Data section
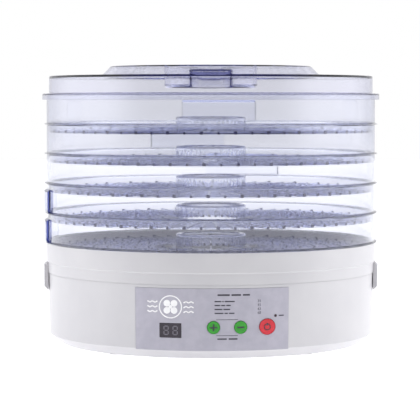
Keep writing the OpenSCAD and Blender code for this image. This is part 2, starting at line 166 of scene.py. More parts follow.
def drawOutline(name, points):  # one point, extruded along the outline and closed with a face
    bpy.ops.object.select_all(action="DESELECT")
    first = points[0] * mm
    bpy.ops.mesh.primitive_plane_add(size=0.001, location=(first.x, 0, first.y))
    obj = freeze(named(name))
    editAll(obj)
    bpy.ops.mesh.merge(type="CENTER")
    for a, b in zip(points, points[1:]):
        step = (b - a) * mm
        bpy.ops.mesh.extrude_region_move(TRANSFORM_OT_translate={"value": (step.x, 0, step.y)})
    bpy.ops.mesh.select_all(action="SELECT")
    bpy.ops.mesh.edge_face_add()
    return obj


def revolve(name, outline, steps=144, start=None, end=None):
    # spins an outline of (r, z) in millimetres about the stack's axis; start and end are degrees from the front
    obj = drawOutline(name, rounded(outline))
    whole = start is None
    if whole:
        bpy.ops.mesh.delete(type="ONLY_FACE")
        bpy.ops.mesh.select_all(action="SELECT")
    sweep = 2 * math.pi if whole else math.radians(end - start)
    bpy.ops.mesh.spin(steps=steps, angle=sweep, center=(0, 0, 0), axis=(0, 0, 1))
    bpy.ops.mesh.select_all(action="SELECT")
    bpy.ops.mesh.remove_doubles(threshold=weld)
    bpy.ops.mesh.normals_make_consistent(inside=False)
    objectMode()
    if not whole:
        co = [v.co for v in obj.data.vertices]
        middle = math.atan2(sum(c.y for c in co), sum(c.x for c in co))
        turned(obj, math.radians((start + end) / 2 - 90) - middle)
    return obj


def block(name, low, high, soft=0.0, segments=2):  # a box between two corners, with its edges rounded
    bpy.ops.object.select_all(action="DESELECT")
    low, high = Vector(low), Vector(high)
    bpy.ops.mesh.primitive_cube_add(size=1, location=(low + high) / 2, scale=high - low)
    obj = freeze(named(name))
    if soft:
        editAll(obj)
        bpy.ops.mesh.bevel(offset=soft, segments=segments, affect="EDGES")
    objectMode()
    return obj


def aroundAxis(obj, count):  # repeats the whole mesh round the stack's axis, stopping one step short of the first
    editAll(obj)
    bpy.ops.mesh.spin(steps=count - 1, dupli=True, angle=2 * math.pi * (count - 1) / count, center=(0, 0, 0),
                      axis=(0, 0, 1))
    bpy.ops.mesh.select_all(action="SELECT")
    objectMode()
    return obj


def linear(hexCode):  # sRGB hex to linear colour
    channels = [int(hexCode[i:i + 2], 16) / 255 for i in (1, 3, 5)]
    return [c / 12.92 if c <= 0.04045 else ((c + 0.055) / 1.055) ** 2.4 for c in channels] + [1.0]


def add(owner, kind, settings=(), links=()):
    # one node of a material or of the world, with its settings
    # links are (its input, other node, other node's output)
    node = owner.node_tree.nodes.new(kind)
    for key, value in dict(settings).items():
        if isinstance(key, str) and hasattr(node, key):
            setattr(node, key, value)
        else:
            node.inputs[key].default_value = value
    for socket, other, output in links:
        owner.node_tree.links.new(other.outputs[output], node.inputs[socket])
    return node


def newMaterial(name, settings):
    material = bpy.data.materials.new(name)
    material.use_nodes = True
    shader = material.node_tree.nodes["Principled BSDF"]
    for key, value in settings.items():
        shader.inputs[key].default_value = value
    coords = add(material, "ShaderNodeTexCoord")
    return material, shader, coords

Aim
Reproduce the full listing word for word.

The reply
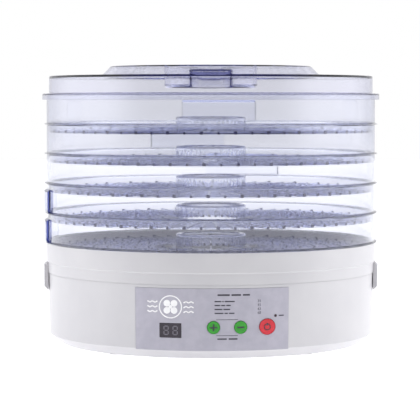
Keep writing the OpenSCAD and Blender code for this image. This is part 2, starting at line 166 of scene.py. More parts follow.
def drawOutline(name, points):  # one point, extruded along the outline and closed with a face
    bpy.ops.object.select_all(action="DESELECT")
    first = points[0] * mm
    bpy.ops.mesh.primitive_plane_add(size=0.001, location=(first.x, 0, first.y))
    obj = freeze(named(name))
    editAll(obj)
    bpy.ops.mesh.merge(type="CENTER")
    for a, b in zip(points, points[1:]):
        step = (b - a) * mm
        bpy.ops.mesh.extrude_region_move(TRANSFORM_OT_translate={"value": (step.x, 0, step.y)})
    bpy.ops.mesh.select_all(action="SELECT")
    bpy.ops.mesh.edge_face_add()
    return obj


def revolve(name, outline, steps=144, start=None, end=None):
    # spins an outline of (r, z) in millimetres about the stack's axis; start and end are degrees from the front
    obj = drawOutline(name, rounded(outline))
    whole = start is None
    if whole:
        bpy.ops.mesh.delete(type="ONLY_FACE")
        bpy.ops.mesh.select_all(action="SELECT")
    sweep = 2 * math.pi if whole else math.radians(end - start)
    bpy.ops.mesh.spin(steps=steps, angle=sweep, center=(0, 0, 0), axis=(0, 0, 1))
    bpy.ops.mesh.select_all(action="SELECT")
    bpy.ops.mesh.remove_doubles(threshold=weld)
    bpy.ops.mesh.normals_make_consistent(inside=False)
    objectMode()
    if not whole:
        co = [v.co for v in obj.data.vertices]
        middle = math.atan2(sum(c.y for c in co), sum(c.x for c in co))
        turned(obj, math.radians((start + end) / 2 - 90) - middle)
    return obj


def block(name, low, high, soft=0.0, segments=2):  # a box between two corners, with its edges rounded
    bpy.ops.object.select_all(action="DESELECT")
    low, high = Vector(low), Vector(high)
    bpy.ops.mesh.primitive_cube_add(size=1, location=(low + high) / 2, scale=high - low)
    obj = freeze(named(name))
    if soft:
        editAll(obj)
        bpy.ops.mesh.bevel(offset=soft, segments=segments, affect="EDGES")
    objectMode()
    return obj


def aroundAxis(obj, count):  # repeats the whole mesh round the stack's axis, stopping one step short of the first
    editAll(obj)
    bpy.ops.mesh.spin(steps=count - 1, dupli=True, angle=2 * math.pi * (count - 1) / count, center=(0, 0, 0),
                      axis=(0, 0, 1))
    bpy.ops.mesh.select_all(action="SELECT")
    objectMode()
    return obj


def linear(hexCode):  # sRGB hex to linear colour
    channels = [int(hexCode[i:i + 2], 16) / 255 for i in (1, 3, 5)]
    return [c / 12.92 if c <= 0.04045 else ((c + 0.055) / 1.055) ** 2.4 for c in channels] + [1.0]


def add(owner, kind, settings=(), links=()):
    # one node of a material or of the world, with its settings
    # links are (its input, other node, other node's output)
    node = owner.node_tree.nodes.new(kind)
    for key, value in dict(settings).items():
        if isinstance(key, str) and hasattr(node, key):
            setattr(node, key, value)
        else:
            node.inputs[key].default_value = value
    for socket, other, output in links:
        owner.node_tree.links.new(other.outputs[output], node.inputs[socket])
    return node


def newMaterial(name, settings):
    material = bpy.data.materials.new(name)
    material.use_nodes = True
    shader = material.node_tree.nodes["Principled BSDF"]
    for key, value in settings.items():
        shader.inputs[key].default_value = value
    coords = add(material, "ShaderNodeTexCoord")
    return material, shader, coords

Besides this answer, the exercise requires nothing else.